◆ **What needs to be done**: Beneath this instruction is a block of data; output from it exactly the lines that run from the one containing "bpy.context.scene.collection.objects.link(empty)" through the one containing "for node in", inclusive.

◆ **Data segment**:
■ ■ ■ ■ ■
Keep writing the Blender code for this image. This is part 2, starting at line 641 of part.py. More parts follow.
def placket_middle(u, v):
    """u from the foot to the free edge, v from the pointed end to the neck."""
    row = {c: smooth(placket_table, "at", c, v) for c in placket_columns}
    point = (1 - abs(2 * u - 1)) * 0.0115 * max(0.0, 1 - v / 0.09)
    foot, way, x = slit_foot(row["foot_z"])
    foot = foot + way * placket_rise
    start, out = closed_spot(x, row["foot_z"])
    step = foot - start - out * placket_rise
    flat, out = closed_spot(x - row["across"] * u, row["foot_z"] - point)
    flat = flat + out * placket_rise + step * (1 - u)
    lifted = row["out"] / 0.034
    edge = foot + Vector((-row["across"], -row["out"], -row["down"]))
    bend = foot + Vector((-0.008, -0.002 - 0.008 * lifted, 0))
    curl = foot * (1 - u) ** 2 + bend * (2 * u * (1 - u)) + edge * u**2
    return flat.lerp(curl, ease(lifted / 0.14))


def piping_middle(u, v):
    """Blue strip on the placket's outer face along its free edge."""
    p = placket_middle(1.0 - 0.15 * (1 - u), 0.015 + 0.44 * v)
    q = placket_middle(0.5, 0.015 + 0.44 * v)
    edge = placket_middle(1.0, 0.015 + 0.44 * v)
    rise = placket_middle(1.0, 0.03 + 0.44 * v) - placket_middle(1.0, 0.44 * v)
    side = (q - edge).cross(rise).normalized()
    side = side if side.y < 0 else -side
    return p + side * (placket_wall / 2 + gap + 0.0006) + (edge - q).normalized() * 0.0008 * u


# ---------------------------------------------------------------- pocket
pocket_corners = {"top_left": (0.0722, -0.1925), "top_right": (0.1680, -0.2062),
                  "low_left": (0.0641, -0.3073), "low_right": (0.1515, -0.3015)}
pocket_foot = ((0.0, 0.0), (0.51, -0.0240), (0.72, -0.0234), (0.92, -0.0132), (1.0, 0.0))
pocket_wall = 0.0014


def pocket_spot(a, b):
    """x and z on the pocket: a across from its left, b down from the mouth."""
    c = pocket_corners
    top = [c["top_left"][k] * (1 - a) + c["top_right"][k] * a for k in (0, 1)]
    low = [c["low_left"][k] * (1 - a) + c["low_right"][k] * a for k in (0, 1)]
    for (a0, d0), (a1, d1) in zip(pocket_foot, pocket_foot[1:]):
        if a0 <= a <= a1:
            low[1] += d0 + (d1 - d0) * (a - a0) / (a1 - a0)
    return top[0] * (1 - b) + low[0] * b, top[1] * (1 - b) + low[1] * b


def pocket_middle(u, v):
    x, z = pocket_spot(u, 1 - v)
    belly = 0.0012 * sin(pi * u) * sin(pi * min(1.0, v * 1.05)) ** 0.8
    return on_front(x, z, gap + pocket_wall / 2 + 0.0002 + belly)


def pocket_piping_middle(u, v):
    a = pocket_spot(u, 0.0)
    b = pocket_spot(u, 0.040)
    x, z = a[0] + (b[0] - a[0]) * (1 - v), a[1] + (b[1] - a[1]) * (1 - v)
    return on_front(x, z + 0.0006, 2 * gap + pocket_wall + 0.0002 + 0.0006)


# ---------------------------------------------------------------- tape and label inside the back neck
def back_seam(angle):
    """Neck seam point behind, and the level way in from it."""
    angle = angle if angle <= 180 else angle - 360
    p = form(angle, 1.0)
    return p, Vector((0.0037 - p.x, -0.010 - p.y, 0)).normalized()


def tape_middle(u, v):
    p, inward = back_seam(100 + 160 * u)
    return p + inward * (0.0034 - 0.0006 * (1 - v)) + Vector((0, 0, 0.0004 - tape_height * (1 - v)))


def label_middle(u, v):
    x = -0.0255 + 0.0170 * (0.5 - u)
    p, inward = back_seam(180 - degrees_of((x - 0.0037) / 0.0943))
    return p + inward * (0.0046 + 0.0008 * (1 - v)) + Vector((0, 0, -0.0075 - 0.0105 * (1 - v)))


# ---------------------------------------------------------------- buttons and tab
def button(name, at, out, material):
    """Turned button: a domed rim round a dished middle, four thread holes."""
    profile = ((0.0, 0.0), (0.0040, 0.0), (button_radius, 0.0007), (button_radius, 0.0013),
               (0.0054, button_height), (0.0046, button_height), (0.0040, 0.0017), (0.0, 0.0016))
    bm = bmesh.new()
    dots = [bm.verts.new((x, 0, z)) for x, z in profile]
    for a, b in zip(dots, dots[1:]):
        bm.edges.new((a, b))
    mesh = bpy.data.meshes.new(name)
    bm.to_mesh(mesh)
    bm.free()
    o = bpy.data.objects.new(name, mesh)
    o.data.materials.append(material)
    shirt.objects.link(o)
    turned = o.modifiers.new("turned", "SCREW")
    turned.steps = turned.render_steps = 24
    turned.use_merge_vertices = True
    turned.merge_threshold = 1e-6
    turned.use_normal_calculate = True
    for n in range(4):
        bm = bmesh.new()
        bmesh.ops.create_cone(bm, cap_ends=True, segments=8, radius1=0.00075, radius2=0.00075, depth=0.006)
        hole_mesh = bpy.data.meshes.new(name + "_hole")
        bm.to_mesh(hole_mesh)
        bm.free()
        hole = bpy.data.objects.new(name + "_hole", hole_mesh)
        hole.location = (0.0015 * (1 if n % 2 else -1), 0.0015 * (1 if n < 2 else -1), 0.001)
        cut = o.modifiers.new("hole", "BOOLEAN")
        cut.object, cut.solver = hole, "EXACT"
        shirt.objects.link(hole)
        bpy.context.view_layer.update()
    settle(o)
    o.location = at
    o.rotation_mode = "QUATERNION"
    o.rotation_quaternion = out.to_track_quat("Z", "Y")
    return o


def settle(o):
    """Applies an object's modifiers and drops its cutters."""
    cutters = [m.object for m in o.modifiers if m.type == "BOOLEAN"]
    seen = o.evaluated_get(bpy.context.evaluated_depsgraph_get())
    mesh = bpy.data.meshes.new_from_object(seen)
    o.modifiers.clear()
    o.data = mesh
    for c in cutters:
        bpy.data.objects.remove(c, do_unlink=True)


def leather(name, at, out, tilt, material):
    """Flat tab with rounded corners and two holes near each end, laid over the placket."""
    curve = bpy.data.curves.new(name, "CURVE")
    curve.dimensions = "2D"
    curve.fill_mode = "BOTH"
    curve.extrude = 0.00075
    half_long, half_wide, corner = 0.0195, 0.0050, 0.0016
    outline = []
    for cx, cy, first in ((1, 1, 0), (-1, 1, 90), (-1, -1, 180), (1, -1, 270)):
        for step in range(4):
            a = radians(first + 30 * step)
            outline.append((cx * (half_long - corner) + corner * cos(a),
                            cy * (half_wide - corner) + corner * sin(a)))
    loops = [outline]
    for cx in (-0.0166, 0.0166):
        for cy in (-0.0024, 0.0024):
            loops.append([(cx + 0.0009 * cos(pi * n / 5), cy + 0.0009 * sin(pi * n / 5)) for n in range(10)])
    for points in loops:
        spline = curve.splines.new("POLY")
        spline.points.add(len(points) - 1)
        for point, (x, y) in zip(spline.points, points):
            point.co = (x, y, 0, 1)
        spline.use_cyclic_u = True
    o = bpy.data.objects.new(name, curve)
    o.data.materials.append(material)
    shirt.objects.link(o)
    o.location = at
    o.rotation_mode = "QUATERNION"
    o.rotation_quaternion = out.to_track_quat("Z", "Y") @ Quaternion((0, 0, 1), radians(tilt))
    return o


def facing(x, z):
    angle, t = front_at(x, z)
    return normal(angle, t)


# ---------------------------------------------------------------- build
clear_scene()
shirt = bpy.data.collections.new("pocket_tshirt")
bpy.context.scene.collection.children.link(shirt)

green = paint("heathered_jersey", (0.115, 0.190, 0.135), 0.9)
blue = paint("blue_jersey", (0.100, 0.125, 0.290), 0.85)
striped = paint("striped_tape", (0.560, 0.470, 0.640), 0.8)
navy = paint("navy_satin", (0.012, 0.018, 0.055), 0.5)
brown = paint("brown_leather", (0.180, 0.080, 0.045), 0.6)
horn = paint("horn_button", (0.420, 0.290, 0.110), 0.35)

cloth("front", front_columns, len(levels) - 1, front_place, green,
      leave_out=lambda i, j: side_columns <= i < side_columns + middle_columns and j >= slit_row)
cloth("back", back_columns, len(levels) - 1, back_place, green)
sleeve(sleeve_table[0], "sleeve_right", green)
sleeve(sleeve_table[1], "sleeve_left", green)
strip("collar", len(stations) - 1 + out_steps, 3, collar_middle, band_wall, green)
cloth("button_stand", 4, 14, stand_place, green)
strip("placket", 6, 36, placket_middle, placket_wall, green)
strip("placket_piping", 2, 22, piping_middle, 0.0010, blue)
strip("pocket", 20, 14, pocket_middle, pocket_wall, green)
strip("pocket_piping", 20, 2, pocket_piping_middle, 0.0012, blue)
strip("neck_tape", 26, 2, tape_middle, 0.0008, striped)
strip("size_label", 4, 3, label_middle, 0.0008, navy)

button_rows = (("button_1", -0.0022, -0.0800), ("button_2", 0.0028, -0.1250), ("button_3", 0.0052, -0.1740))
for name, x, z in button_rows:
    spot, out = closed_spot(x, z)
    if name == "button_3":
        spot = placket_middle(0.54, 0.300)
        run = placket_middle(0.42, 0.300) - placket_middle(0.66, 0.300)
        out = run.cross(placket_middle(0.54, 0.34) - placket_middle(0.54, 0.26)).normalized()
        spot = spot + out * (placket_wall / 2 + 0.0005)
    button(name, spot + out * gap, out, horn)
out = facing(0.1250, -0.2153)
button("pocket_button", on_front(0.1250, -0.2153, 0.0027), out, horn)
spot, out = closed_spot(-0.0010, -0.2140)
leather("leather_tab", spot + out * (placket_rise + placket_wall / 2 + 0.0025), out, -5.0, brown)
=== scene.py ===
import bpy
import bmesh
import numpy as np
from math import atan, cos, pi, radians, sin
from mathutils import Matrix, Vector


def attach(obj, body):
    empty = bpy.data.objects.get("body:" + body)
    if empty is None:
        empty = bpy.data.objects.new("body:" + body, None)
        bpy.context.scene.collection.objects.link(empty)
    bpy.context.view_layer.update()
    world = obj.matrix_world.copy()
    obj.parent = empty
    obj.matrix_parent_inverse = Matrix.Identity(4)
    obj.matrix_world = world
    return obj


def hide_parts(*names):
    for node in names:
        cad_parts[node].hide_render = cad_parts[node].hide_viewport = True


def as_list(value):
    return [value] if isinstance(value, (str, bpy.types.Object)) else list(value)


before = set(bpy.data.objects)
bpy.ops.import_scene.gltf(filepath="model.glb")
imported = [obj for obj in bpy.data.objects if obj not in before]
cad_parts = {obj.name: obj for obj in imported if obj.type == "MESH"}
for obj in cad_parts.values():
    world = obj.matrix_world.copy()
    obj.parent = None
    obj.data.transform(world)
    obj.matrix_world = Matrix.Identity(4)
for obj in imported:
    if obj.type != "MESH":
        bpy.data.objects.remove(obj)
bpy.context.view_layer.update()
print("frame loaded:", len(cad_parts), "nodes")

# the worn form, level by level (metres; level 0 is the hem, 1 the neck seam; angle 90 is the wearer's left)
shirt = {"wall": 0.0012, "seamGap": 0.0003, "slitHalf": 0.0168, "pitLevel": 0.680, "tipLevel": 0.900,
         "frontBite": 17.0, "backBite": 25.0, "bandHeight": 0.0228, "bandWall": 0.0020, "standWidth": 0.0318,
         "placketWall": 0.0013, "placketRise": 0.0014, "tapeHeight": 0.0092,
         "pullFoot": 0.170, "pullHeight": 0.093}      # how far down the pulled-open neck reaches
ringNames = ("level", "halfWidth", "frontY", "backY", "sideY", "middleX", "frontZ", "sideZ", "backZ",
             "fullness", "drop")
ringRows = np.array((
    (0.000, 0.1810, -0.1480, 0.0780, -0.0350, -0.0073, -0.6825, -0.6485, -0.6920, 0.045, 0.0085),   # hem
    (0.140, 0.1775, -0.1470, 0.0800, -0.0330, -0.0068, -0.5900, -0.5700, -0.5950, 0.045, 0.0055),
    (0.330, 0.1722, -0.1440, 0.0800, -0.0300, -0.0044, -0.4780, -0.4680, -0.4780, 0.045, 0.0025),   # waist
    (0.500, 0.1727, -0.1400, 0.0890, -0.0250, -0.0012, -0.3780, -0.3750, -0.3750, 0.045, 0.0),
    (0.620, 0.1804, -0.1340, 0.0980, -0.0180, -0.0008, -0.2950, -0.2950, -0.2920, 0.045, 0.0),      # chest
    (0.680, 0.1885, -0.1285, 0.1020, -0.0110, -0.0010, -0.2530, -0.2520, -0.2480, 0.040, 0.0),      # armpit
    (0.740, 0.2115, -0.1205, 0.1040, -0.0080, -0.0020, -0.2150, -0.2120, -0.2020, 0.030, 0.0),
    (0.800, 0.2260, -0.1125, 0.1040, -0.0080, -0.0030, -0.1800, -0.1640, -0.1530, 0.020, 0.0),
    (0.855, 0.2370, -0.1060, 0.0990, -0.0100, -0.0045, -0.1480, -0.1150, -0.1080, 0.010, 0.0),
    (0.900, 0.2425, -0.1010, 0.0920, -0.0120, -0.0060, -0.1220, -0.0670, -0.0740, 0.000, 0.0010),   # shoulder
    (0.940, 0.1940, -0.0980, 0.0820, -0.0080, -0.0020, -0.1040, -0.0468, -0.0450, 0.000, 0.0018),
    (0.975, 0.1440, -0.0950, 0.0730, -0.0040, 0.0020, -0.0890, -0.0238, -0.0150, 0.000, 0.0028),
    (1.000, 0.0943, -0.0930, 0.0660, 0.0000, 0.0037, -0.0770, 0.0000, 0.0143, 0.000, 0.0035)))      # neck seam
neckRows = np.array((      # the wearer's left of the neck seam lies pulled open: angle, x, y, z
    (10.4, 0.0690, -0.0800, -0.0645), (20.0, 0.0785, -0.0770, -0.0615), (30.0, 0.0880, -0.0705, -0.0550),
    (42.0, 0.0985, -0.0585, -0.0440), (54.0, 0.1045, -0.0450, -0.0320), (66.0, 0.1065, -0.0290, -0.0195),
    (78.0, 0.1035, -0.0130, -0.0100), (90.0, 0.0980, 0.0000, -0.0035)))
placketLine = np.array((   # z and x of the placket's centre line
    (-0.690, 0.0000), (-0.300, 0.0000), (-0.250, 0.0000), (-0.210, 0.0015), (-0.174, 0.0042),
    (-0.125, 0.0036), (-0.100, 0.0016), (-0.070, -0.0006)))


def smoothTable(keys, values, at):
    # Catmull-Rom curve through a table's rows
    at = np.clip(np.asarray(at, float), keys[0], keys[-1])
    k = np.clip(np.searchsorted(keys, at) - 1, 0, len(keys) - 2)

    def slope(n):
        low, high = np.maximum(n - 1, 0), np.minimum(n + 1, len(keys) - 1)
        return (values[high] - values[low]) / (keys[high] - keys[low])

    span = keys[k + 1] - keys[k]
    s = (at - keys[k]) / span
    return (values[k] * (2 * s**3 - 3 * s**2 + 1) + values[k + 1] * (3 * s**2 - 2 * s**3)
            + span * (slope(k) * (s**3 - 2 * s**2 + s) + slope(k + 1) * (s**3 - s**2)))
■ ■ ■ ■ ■
◆ **Finished exercise**:
        bpy.context.scene.collection.objects.link(empty)
    bpy.context.view_layer.update()
    world = obj.matrix_world.copy()
    obj.parent = empty
    obj.matrix_parent_inverse = Matrix.Identity(4)
    obj.matrix_world = world
    return obj


def hide_parts(*names):
    for node in names:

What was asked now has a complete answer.